■ Directive ■
Take the material below and write it all out again exactly.

──────────

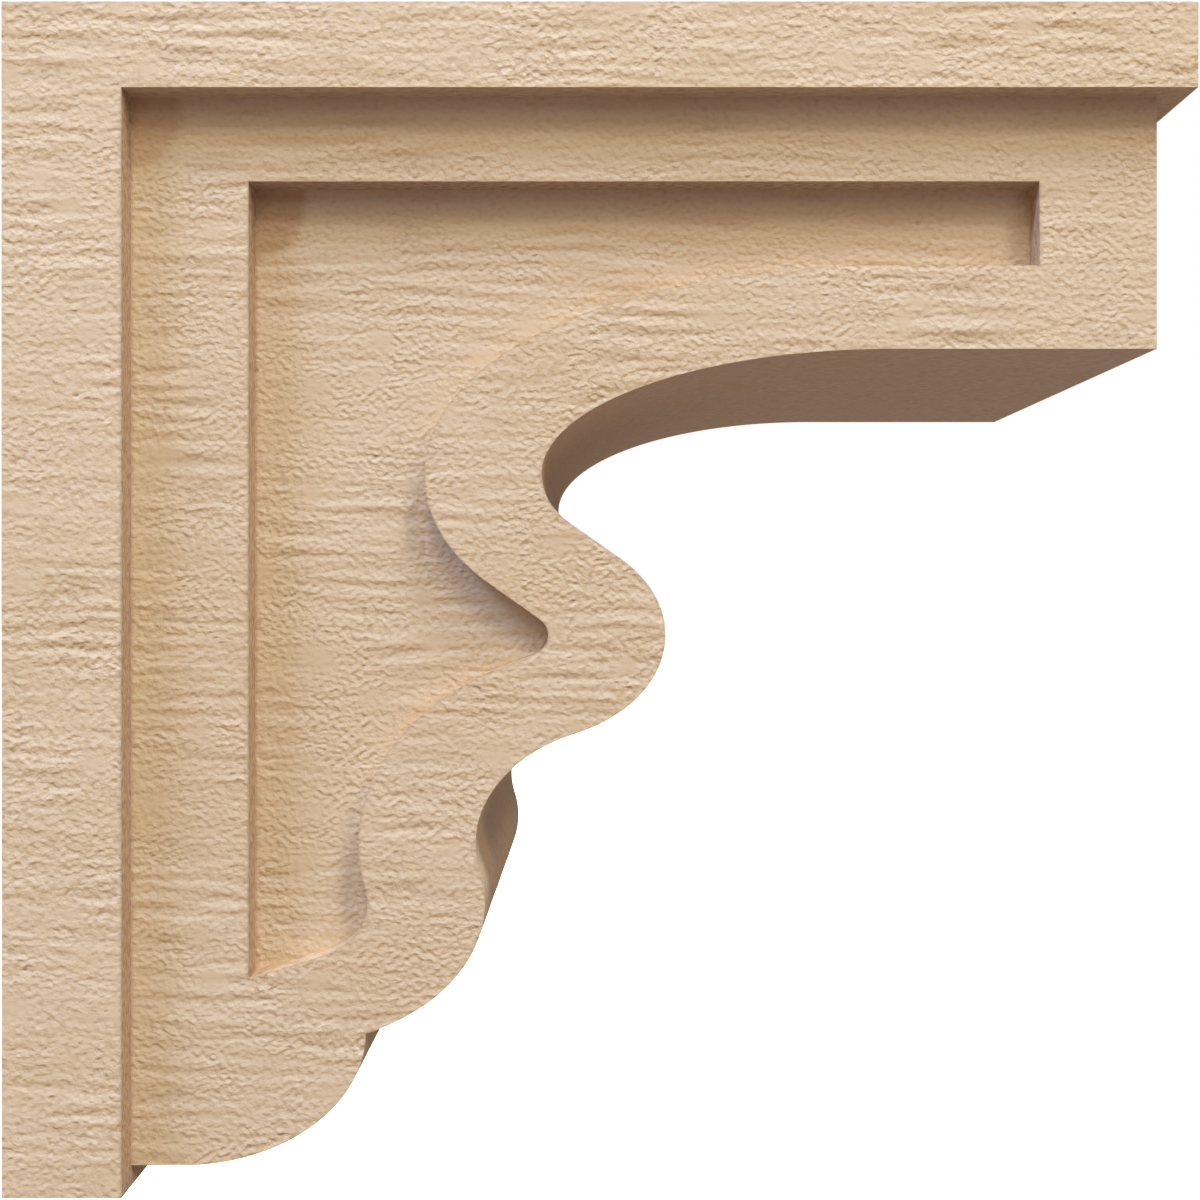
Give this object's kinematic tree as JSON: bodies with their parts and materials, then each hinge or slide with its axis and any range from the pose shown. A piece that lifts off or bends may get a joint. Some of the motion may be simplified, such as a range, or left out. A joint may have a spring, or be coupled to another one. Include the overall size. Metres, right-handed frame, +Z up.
{
  "type": "corbel",
  "caption": "Moulded timber-look corbel: a flat back plate, a top plate and a scrolled bracket with a sunk panel in each side.",
  "frame": {"origin": "middle of the flat back face, where the corbel meets the wall", "axes": "+Y out of the back face into the wall, so the corbel reaches out along -Y; +Z up, out of the top plate; X across the width"},
  "size_m": [0.1396, 0.3556, 0.3556],
  "materials": {
    "tan_primer": "matt tan primer on a moulded rough-sawn timber grain"
  },
  "bodies": {
    "root": {"corbel": "tan_primer"}
  },
  "joints": []
}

──────────

■ Solution to the exercise ■
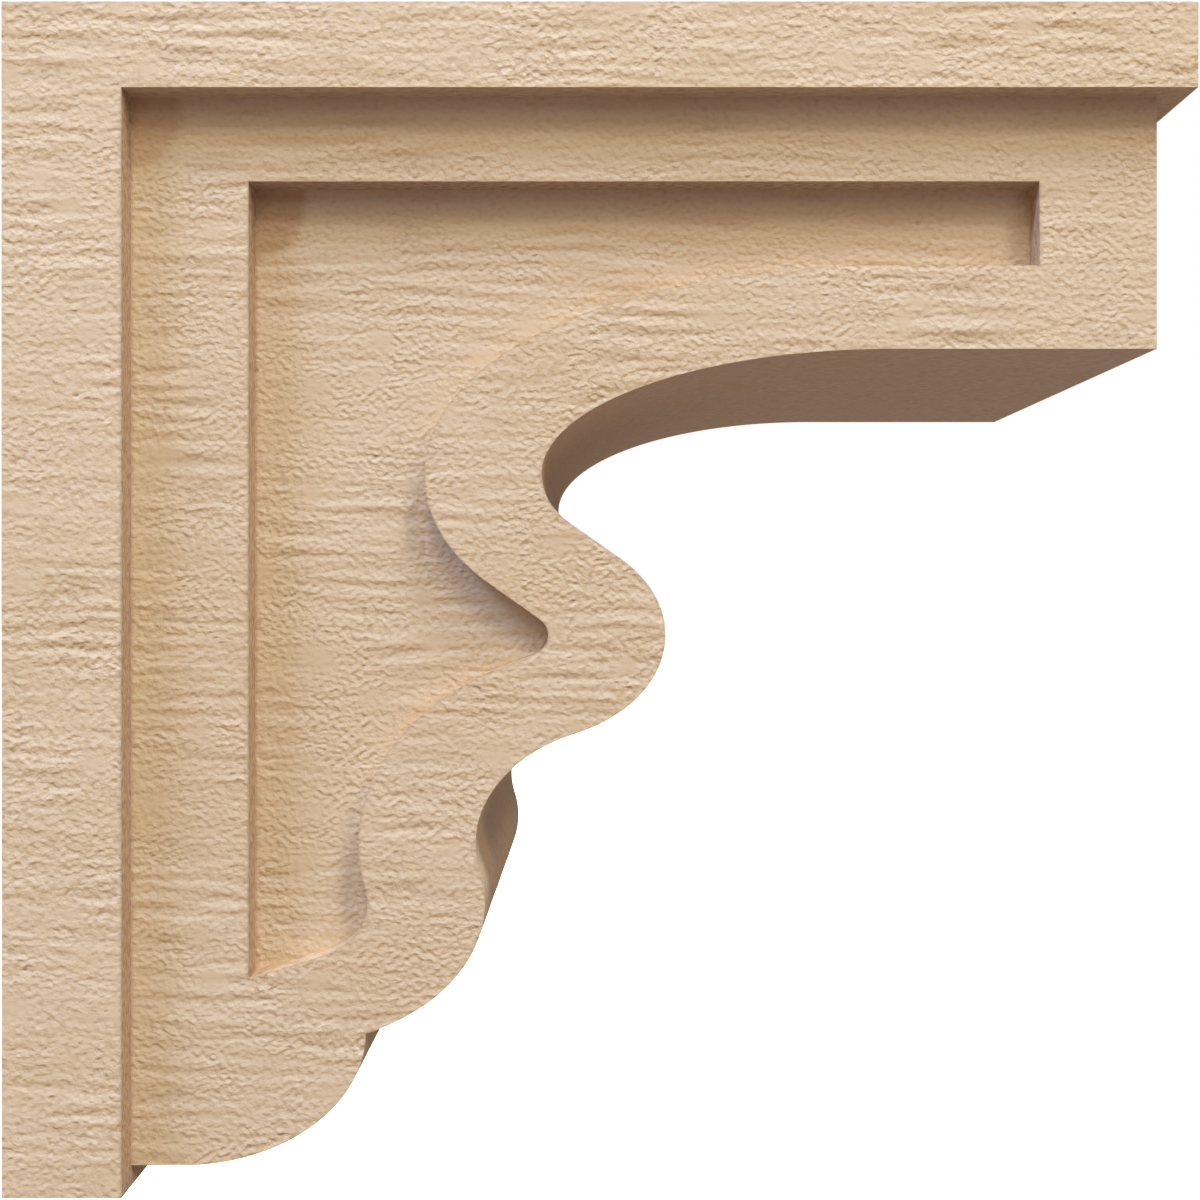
Give this object's kinematic tree as JSON: bodies with their parts and materials, then each hinge or slide with its axis and any range from the pose shown. A piece that lifts off or bends may get a joint. Some of the motion may be simplified, such as a range, or left out. A joint may have a spring, or be coupled to another one. Include the overall size. Metres, right-handed frame, +Z up.
{
  "type": "corbel",
  "caption": "Moulded timber-look corbel: a flat back plate, a top plate and a scrolled bracket with a sunk panel in each side.",
  "frame": {"origin": "middle of the flat back face, where the corbel meets the wall", "axes": "+Y out of the back face into the wall, so the corbel reaches out along -Y; +Z up, out of the top plate; X across the width"},
  "size_m": [0.1396, 0.3556, 0.3556],
  "materials": {
    "tan_primer": "matt tan primer on a moulded rough-sawn timber grain"
  },
  "bodies": {
    "root": {"corbel": "tan_primer"}
  },
  "joints": []
}